After adapting this script, you will:

Repeat this analysis over the training set, build k-NN models for k = 2, 3, ...., 10
Plot the corresponding RMSE values against k. Pick the best k, k_best
Build a k-best-NN model on the DATA set, and test it on the TEST set. What is the corresponding RMSE?
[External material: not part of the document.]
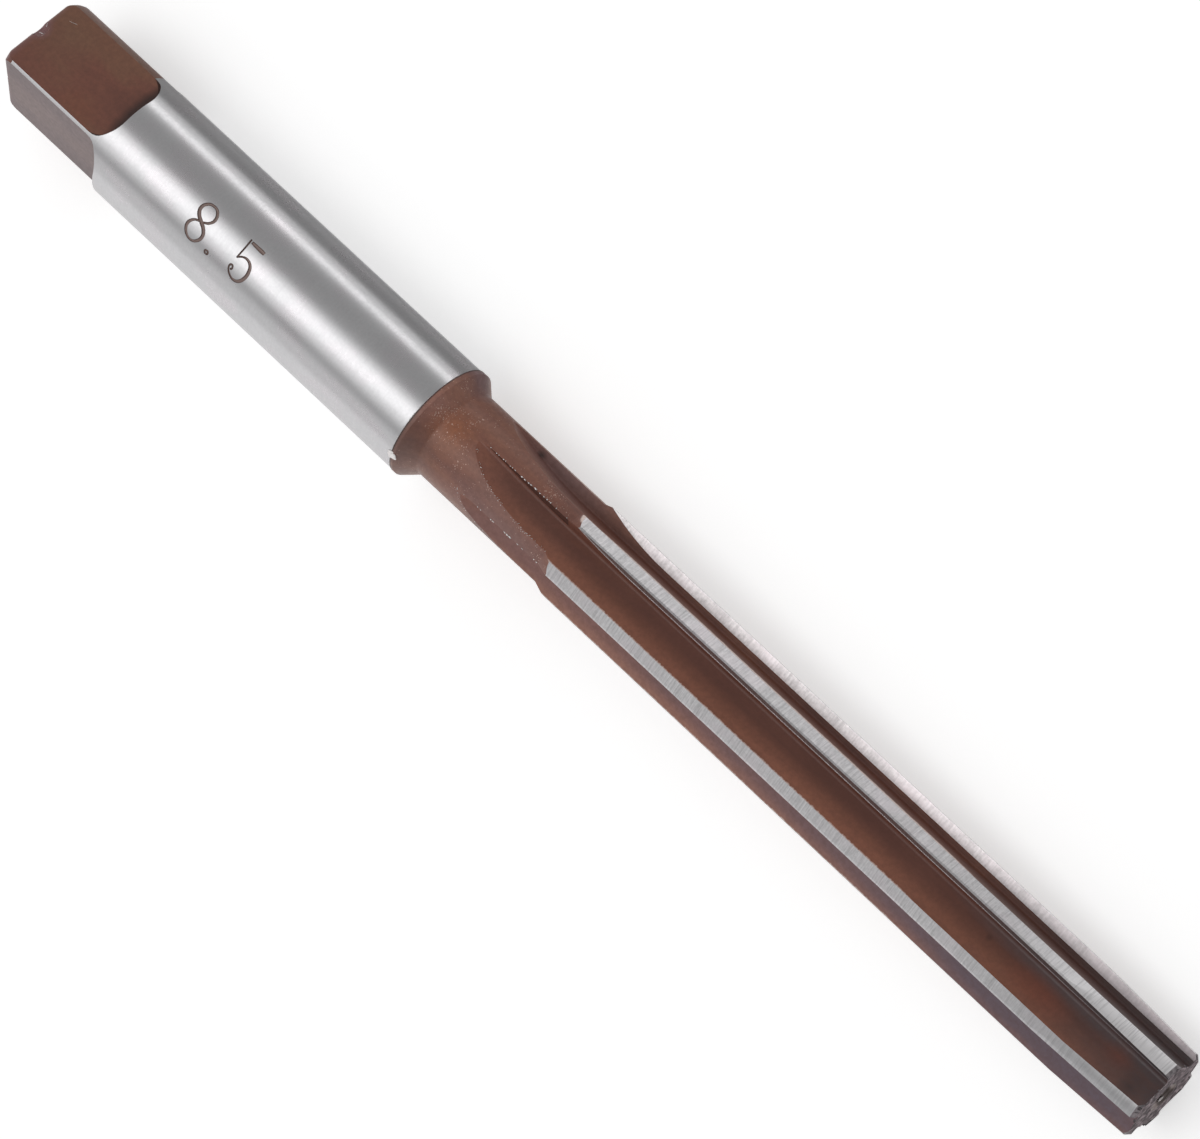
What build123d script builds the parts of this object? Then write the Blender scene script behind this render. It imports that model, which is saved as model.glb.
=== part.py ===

A kNN model to predict sales based on all forms of advertising

The analysis you have performed above was based on TV advertising only. Repeat the whole analysis, using now all three forms of advertising. I provide the corresponding script for the 1-NN knn1_all.m:


>> data_all = [data.TV data.Radio data.Newspaper data.Sales];
>> train_all = [train.TV train.Radio train.Newspaper train.Sales];
>> ntrain=max(size(train_all));
>> ndata=max(size(data_all));
>> for i = 1:ntrain
val=train_all(i,1:3);
for j = 1:ndata
dist(j) = norm(data_all(j,1:3)-val);
end
[t,idx]=sort(dist);
y=data_all(idx,4);
y_predict(i) = y(1);
rmse=rmse+(train_all(i,4)-y(1)).^2;
end
>> rmse=sqrt(rmse/ntrain);
>> figure
>> plot(train_all(:,4),y_predict,'or','LineWidth',1.5)
>> xlabel('Real value for sales of training dataset')
>> ylabel('Predicted value for sales of training dataset')
>> title("RMSE = " + rmse);

And the corresponding plot:

This shows that the 1-NN based on ALL data is "reasonable" and better than the 1-NN based on TV advertisement only, with a RMSE of 1.65.

After adapting this script, you will:

Repeat this analysis over the training set, build k-NN models for k = 2, 3, ...., 10
Plot the corresponding RMSE values against k. Pick the best k, k_best
Build a k-best-NN model on the DATA set, and test it on the TEST set. What is the corresponding RMSE?